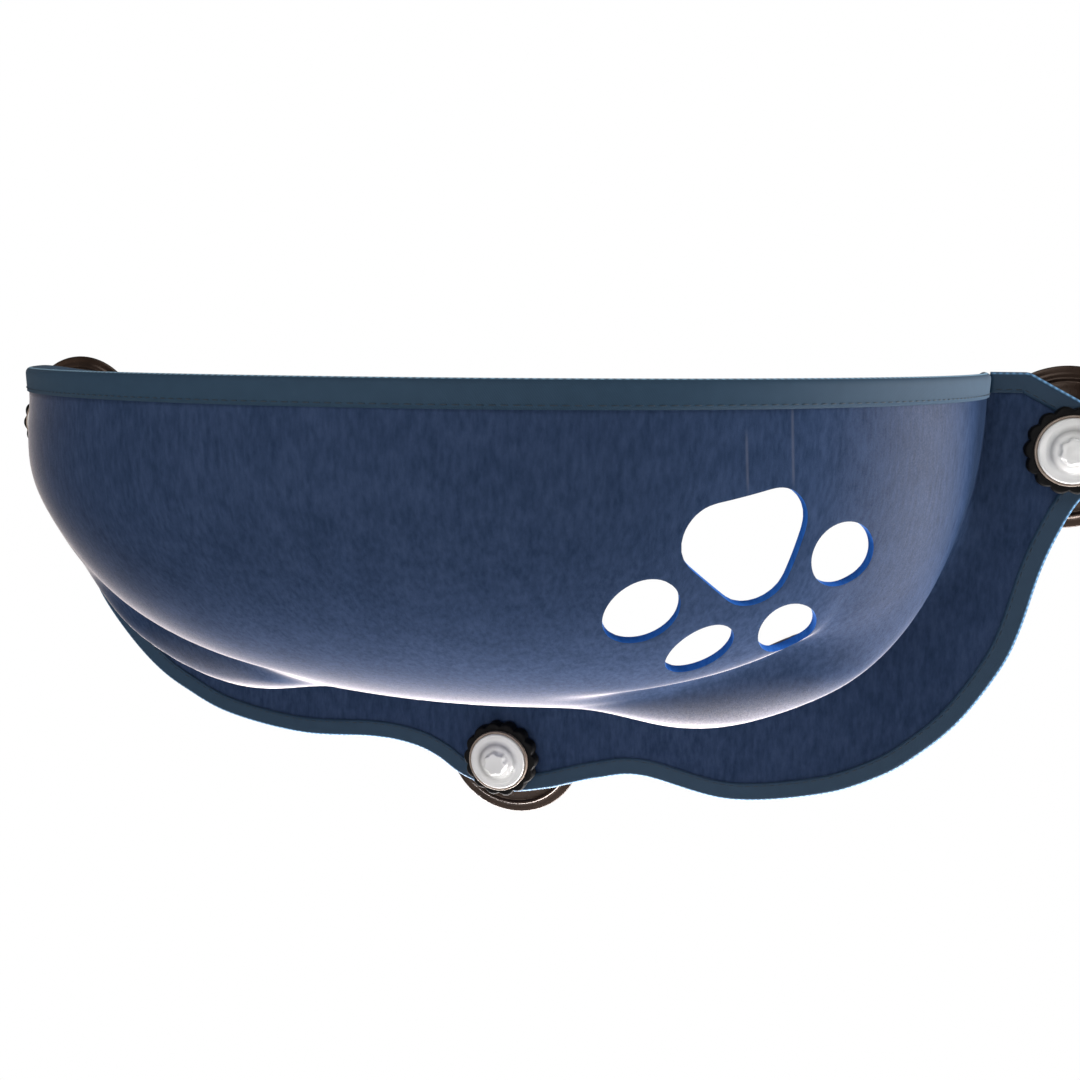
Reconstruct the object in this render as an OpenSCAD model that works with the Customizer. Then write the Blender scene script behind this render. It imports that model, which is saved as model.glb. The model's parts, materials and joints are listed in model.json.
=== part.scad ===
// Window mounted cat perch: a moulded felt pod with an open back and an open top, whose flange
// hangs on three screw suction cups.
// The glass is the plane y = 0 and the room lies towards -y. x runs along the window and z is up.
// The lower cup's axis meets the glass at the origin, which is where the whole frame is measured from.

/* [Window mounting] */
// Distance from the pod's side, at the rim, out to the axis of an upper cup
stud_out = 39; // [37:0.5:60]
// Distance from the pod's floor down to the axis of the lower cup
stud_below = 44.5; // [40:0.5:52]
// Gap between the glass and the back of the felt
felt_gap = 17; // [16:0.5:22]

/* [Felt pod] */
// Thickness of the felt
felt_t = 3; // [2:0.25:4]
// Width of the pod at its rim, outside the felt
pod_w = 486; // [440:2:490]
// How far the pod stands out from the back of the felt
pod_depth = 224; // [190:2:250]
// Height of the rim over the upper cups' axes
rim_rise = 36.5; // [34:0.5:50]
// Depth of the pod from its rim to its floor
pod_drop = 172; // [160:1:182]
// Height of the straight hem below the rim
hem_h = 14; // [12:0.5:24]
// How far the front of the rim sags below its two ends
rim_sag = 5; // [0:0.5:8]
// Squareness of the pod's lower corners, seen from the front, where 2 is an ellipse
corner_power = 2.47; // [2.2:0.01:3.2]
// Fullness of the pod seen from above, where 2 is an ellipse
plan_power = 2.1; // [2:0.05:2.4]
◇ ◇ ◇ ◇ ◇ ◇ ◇
[TO BE DONE]: Restate word for word only the lines running from the beginning of the data to the line holding "is measured from.", both included.

[TASK ANSWER]:
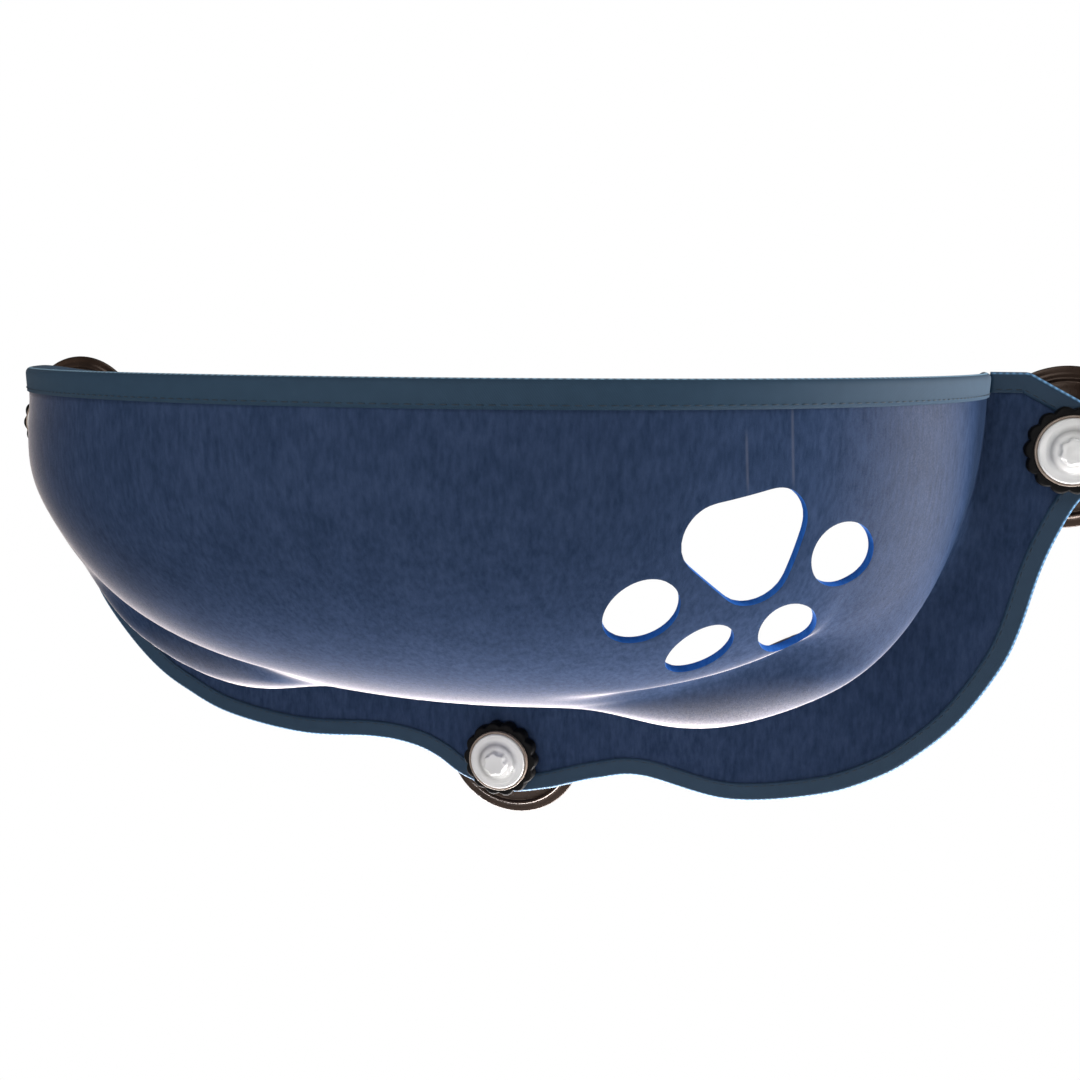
Reconstruct the object in this render as an OpenSCAD model that works with the Customizer. Then write the Blender scene script behind this render. It imports that model, which is saved as model.glb. The model's parts, materials and joints are listed in model.json.
=== part.scad ===
// Window mounted cat perch: a moulded felt pod with an open back and an open top, whose flange
// hangs on three screw suction cups.
// The glass is the plane y = 0 and the room lies towards -y. x runs along the window and z is up.
// The lower cup's axis meets the glass at the origin, which is where the whole frame is measured from.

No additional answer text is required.